Копаем огромную яму: длиной в два метра, шириной в полтора. Копаем бодро. Вот идет песок со следами золы — наверняка после похорон жгли костер, чтобы огнем очистить самих себя от духа смерти. Уже углубились на целый метр. Все только песок и песок, да куски глины с песком. Нет ни гроба, ни захороненного. Копаем дальше. Стало много труднее, приходится буквально острием лопат крошить землю, которая теперь идет в виде песка и глины, спаянных льдом: начинается вечная мерзлота. Уже яма глубиной в один метр семьдесят сантиметров. И ничего. Еще копаем. Очень трудно, надо бы разогревать эту землю, класть костер.
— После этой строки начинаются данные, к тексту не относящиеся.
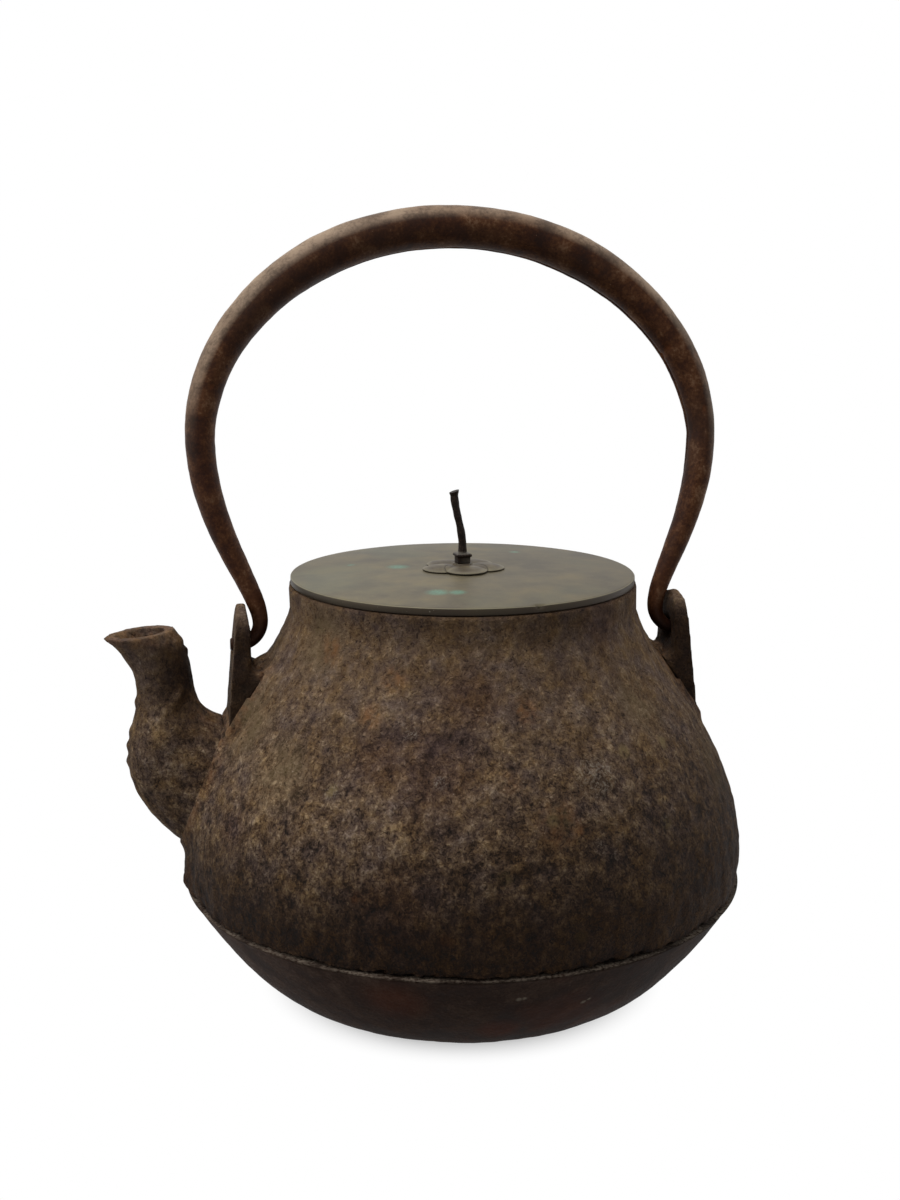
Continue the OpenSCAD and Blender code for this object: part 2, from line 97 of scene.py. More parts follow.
def mesh_object(name, bm):
    """Turns a bmesh into an object of the scene, smoothly shaded."""
    mesh = bpy.data.meshes.new(name)
    bm.to_mesh(mesh)
    bm.free()
    mesh.shade_smooth()
    piece = bpy.data.objects.new(name, mesh)
    bpy.context.scene.collection.objects.link(piece)
    return piece


def applied(piece):
    """Makes the modifiers of a piece part of its mesh."""
    depsgraph = bpy.context.evaluated_depsgraph_get()
    mesh = bpy.data.meshes.new_from_object(piece.evaluated_get(depsgraph))
    piece.modifiers.clear()
    piece.data = mesh
    mesh.shade_smooth()
    return piece


def even_mesh(piece, voxel, softening):
    """Gives a closed piece an even mesh with softened edges, ready for a cast skin."""
    remesh = piece.modifiers.new("even mesh", "REMESH")
    remesh.mode = "VOXEL"
    remesh.voxel_size = voxel
    soften = piece.modifiers.new("soft edges", "SMOOTH")
    soften.iterations = softening
    return applied(piece)


def copy_of(name, node_name):
    """A CAD node's form as a new piece, with its loose triangles joined."""
    bm = bmesh.new()
    bm.from_mesh(frame["nodes"][node_name].data)
    bmesh.ops.remove_doubles(bm, verts=bm.verts, dist=0.001 * MM)
    return mesh_object(name, bm)


def surface_of(node_name):
    """Search tree over a CAD node's surface."""
    bm = bmesh.new()
    bm.from_mesh(frame["nodes"][node_name].data)
    tree = BVHTree.FromBMesh(bm)
    bm.free()
    return tree


def evenly(points, count):
    """The same line with count points at equal distances."""
    steps = [0.0]
    for a, b in zip(points, points[1:]):
        steps.append(steps[-1] + (b - a).length)
    out = []
    k = 0
    for i in range(count):
        at = steps[-1] * i / (count - 1)
        while k < len(points) - 2 and steps[k + 1] < at:
            k += 1
        out.append(points[k].lerp(points[k + 1], (at - steps[k]) / max(steps[k + 1] - steps[k], 1e-9)))
    return out


def turned_outline(node_name, low, high, count):
    """Outline of a turned node in the XZ plane, read by rays towards the axis at the seam's height.
    low and high are the angles of the first and last ray over the horizon."""
    tree = surface_of(node_name)
    middle = Vector((0, 0, SEAM_H))
    found = []
    for i in range(RAYS + 1):
        a = mix(low, high, i / RAYS)
        away = Vector((math.cos(a), 0, math.sin(a)))
        hit = tree.ray_cast(middle + away * 0.3, -away)[0]
        if hit is not None:
            found.append(hit)
    line = evenly(found, count)
    inner = [(a + 2 * b + c) / 4 for a, b, c in zip(line, line[1:], line[2:])]
    return [line[0], *inner, line[-1]]


def inner_line(outline):
    """The outline moved in by the wall's thickness."""
    out = []
    for i, p in enumerate(outline):
        along = outline[min(i + 1, len(outline) - 1)] - outline[max(i - 1, 0)]
        side = Vector((-along.z, 0, along.x)).normalized()
        if side.dot(Vector((0, 0, SEAM_H)) - p) < 0:
            side = -side
        out.append(p + side * WALL)
    return out


def turned(name, outline, steps, closed):
    """Solid of revolution about Z through the points of an outline."""
    bm = bmesh.new()
    verts = [bm.verts.new(p) for p in outline]
    edges = [bm.edges.new(pair) for pair in zip(verts, verts[1:])]
    if closed:
        edges.append(bm.edges.new((verts[-1], verts[0])))
    bmesh.ops.spin(
        bm, geom=verts + edges, cent=(0, 0, 0), axis=UP, dvec=(0, 0, 0),
        angle=2 * math.pi, steps=steps, use_merge=True,
    )
    bmesh.ops.remove_doubles(bm, verts=bm.verts, dist=0.002 * MM)
    bmesh.ops.recalc_face_normals(bm, faces=bm.faces)
    return mesh_object(name, bm)


def swept(name, places, corners):
    """Tube through unit circles, each put along a path by a matrix of places. Its ends are open."""
    bm = bmesh.new()
    rings = []
    for place in places:
        made = bmesh.ops.create_circle(bm, radius=1, segments=corners, matrix=place)
        ring = set(made["verts"])
        linked = {edge for vert in ring for edge in vert.link_edges}
        rings.append([edge for edge in linked if ring.issuperset(edge.verts)])
    for a, b in zip(rings, rings[1:]):
        bmesh.ops.bridge_loops(bm, edges=a + b)
    bmesh.ops.recalc_face_normals(bm, faces=bm.faces)
    return mesh_object(name, bm)


def with_ends(piece):
    """Closes the open ends of a swept piece, with a sharp edge round them."""
    bm = bmesh.new()
    bm.from_mesh(piece.data)
    bmesh.ops.holes_fill(bm, edges=[edge for edge in bm.edges if edge.is_boundary])
    bmesh.ops.recalc_face_normals(bm, faces=bm.faces)
    bm.to_mesh(piece.data)
    bm.free()
    piece.data.set_sharp_from_angle(angle=math.radians(60))


def weathered(piece, surface):
    """Moves each point of a piece along its normal, and marks it for its material. surface(point, normal)
    gives the shift, and from 0 to 1 how high or worn the skin is or how strong its painted highlight,
    how rusty, and how dark its soot and painted shade make it."""
    mesh = piece.data
    before = [(vert.co.copy(), vert.normal.copy()) for vert in mesh.vertices]
    found = [surface(p, n) for p, n in before]
    for k, name in enumerate(("relief", "rust", "soot_and_shade"), 1):
        marks = mesh.attributes.new(name, "FLOAT", "POINT")
        marks.data.foreach_set("value", [row[k] for row in found])
    places = []
    for (p, n), row in zip(before, found):
        places.extend(p + n * row[0])
    mesh.vertices.foreach_set("co", places)
    mesh.update()


def dress(piece, body, slot, material, *nodes):
    """Gives a piece its material, its body and the CAD nodes that it stands for. Its slot is not used."""
    piece.data.materials.clear()
    piece.data.materials.append(material)
    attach(piece, body)
    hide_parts(*nodes)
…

Если бы так же делали те, кто соорудил крест, то следы углей были бы в слоях земли. Их нет. А может быть, нет и захоронения? Просто поставили крест в память о христианизации края, и только. А как же слова Харлампия, ведь мы у него спрашивали о кетских могилах. «Какой идиот будет копать на севере в вечной мерзлоте такую глубокую яму, — как бы повторяет наши слова Илья и добавляет: — Здесь ничего нет и быть не может. Мы уже на глубине почти двух метров».
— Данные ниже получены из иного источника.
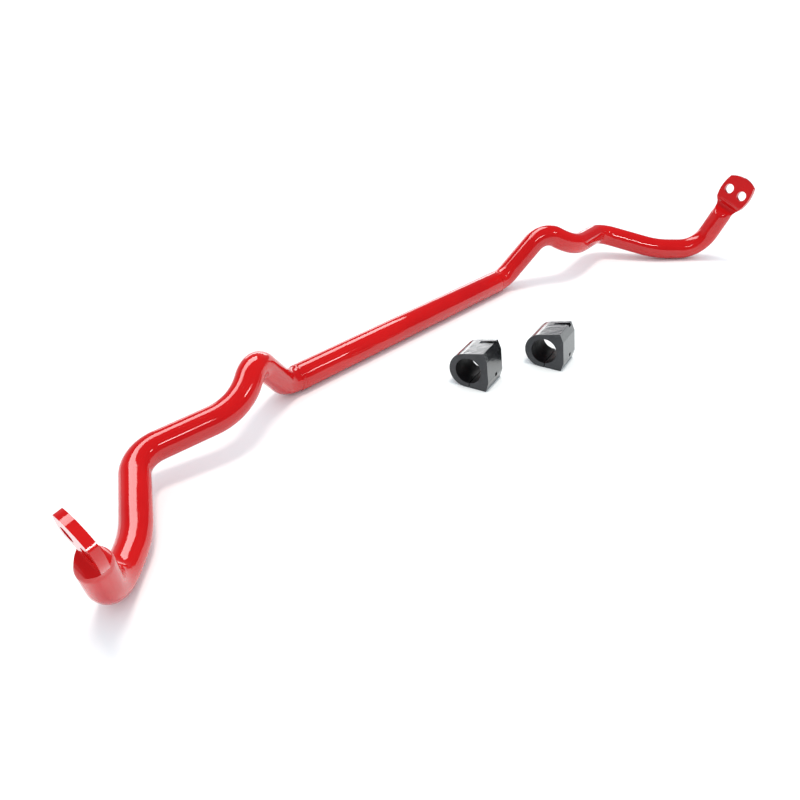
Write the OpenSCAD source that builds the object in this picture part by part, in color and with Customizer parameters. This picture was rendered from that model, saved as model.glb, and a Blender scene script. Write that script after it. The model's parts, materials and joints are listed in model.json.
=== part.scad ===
// Front sway bar with welded-in forged arms and two split D bushings, lying at rest on a floor.
// The origin is on the axis of the centre tube, halfway along it. +X runs across the vehicle,
// -Y is the side that the arms reach to, and +Z is up.

/* [Centre tube] */
// Outside diameter of the centre tube
tube_d = 28; // [27.6:0.1:29]
// Wall thickness of the centre tube
tube_wall = 4; // [3:0.5:5]

/* [Arms] */
// Diameter of the round bar that each arm is forged from
arm_d = 26.5; // [24:0.5:26.5]
// Depth to which an arm's turned spigot reaches into the tube
spigot_depth = 45; // [30:5:70]

/* [Bends] */
// First bend, where the arm leaves the line of the tube
rise_point = [183.8, 0, 0]; // [-600:0.1:600]
// Top of the hump beside the tube
hump_point = [233.7, -22.8, 56.9]; // [-600:0.1:600]
// Foot of the hump
dip_point = [271.5, -46.7, 31.3]; // [-600:0.1:600]
// Corner where the arm turns forward
corner_point = [368.3, -26.5, 19.6]; // [-600:0.1:600]
// Slight bend along the lever
lever_point = [412, -95.7, 0.5]; // [-600:0.1:600]
// Elbow where the lever turns up into its eye
elbow_point = [457, -136.5, -1.7]; // [-600:0.1:600]
// Point midway between the two holes of the eye
eye_point = [477, -166.5, 80.5]; // [-600:0.5:600]
// Centreline radius of each bend, in the order of the points above
bend_radii = [27.5, 27.5, 64, 32, 110, 40]; // [20:0.5:120]

/* [Forged eyes] */
// Thickness of the flattened eye
eye_thickness = 9.4; // [8:0.2:12]
// Largest width of the eye
eye_width = 44; // [42:0.5:48]
// Distance from the line of the holes to the tip
eye_tip = 21; // [18:0.5:24]
// Diameter of the two drop link holes
hole_d = 12.4; // [10:0.2:13]
// Distance between the two holes
hole_spacing = 20; // [18:0.5:21]

/* [Weld beads] */
// Length of a weld bead along the arm
weld_length = 4; // [3:0.5:5]
// How far the top of a bead stands above the arm
weld_height = 0.9; // [0.6:0.1:1.2]

/* [Bushings] */
// Bore of a bushing, with the slip clearance round the tube
bushing_bore = 28.2; // [28.1:0.1:28.6]
// Length of a bushing along its bore
bushing_length = 37; // [30:0.5:42]
// Radius of a bushing's round end
bushing_round_r = 19; // [18.6:0.2:21]
// Half width of a bushing across its base corners
bushing_base_half = 21.6; // [20:0.2:23]
// Distance from the bore's axis to the base corners
bushing_base_reach = 18.4; // [17:0.2:20]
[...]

Да, почти двух метров, без каких-то четырнадцати-пятнадцати сантиметров. Женя пытается возражать, даже берется сама за лопату, но земля уже как цемент. Постояли, погоревали и двинулись в обратный путь ни с чем. Вернулись понурыми на стойбище поздно вечером. Наскоро поужинали и плюхнулись на постели. Ребята — в своей палатке, а я, как обычно, в чуме хозяев стойбища.

День оказался трудным. Все устали и заснули быстро. Я же именно от усталости не мог долго заснуть. Думал о деревянном кресте, о том, что, наверное, надо было копать дальше, ведь в кетской культуре очень много южного, а на юге той же Сибири покойников зарывают в ямы глубиной более двух метров, а то и более трех. Сон ко мне не шел. Сквозь прозрачный ситец полога я видел, как устроились спать хозяева, как Ульяна — жена хозяина — перед сном поправила поленья в затухающем костре, что догорал посредине чума. За берестяной покрышкой чума шумела тайга, поскрипывая ветвями деревьев, в дымовое отверстие в центре верхушки чума я различал далекие звезды.